**Task to carry out:** Quote the listing below in its entirety.
----- Data extract
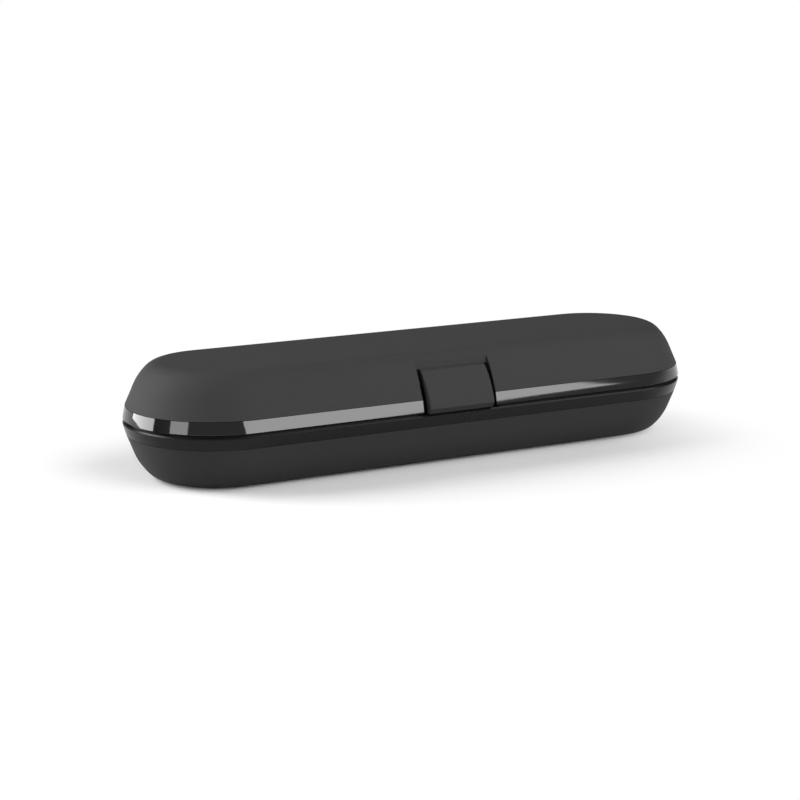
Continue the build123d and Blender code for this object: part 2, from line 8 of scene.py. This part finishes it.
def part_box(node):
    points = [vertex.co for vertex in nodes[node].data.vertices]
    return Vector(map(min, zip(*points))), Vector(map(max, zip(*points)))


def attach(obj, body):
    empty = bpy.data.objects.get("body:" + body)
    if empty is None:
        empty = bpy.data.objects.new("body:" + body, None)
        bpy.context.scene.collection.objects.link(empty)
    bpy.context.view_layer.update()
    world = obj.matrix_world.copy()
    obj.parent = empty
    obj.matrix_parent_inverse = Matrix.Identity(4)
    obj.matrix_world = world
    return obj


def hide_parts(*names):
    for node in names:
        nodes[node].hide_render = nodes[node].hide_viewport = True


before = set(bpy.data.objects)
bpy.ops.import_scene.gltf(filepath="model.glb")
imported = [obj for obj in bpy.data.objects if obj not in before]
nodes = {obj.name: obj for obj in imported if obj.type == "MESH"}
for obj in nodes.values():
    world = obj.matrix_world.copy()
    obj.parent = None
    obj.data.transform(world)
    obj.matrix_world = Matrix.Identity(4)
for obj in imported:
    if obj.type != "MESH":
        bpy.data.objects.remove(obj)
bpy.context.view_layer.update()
----------
**Response for this exercise:**
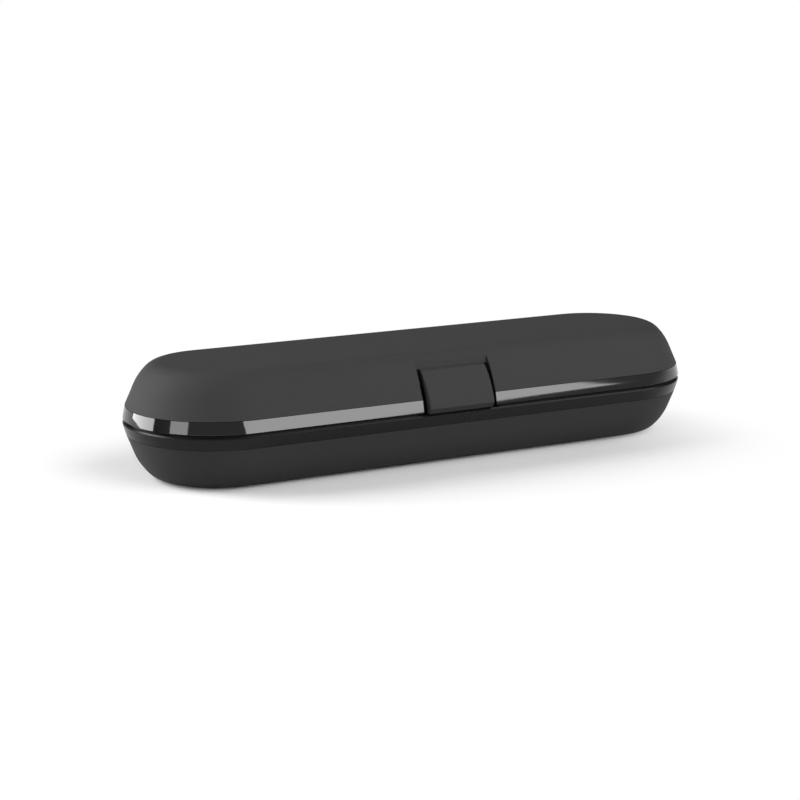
Continue the build123d and Blender code for this object: part 2, from line 8 of scene.py. This part finishes it.
def part_box(node):
    points = [vertex.co for vertex in nodes[node].data.vertices]
    return Vector(map(min, zip(*points))), Vector(map(max, zip(*points)))


def attach(obj, body):
    empty = bpy.data.objects.get("body:" + body)
    if empty is None:
        empty = bpy.data.objects.new("body:" + body, None)
        bpy.context.scene.collection.objects.link(empty)
    bpy.context.view_layer.update()
    world = obj.matrix_world.copy()
    obj.parent = empty
    obj.matrix_parent_inverse = Matrix.Identity(4)
    obj.matrix_world = world
    return obj


def hide_parts(*names):
    for node in names:
        nodes[node].hide_render = nodes[node].hide_viewport = True


before = set(bpy.data.objects)
bpy.ops.import_scene.gltf(filepath="model.glb")
imported = [obj for obj in bpy.data.objects if obj not in before]
nodes = {obj.name: obj for obj in imported if obj.type == "MESH"}
for obj in nodes.values():
    world = obj.matrix_world.copy()
    obj.parent = None
    obj.data.transform(world)
    obj.matrix_world = Matrix.Identity(4)
for obj in imported:
    if obj.type != "MESH":
        bpy.data.objects.remove(obj)
bpy.context.view_layer.update()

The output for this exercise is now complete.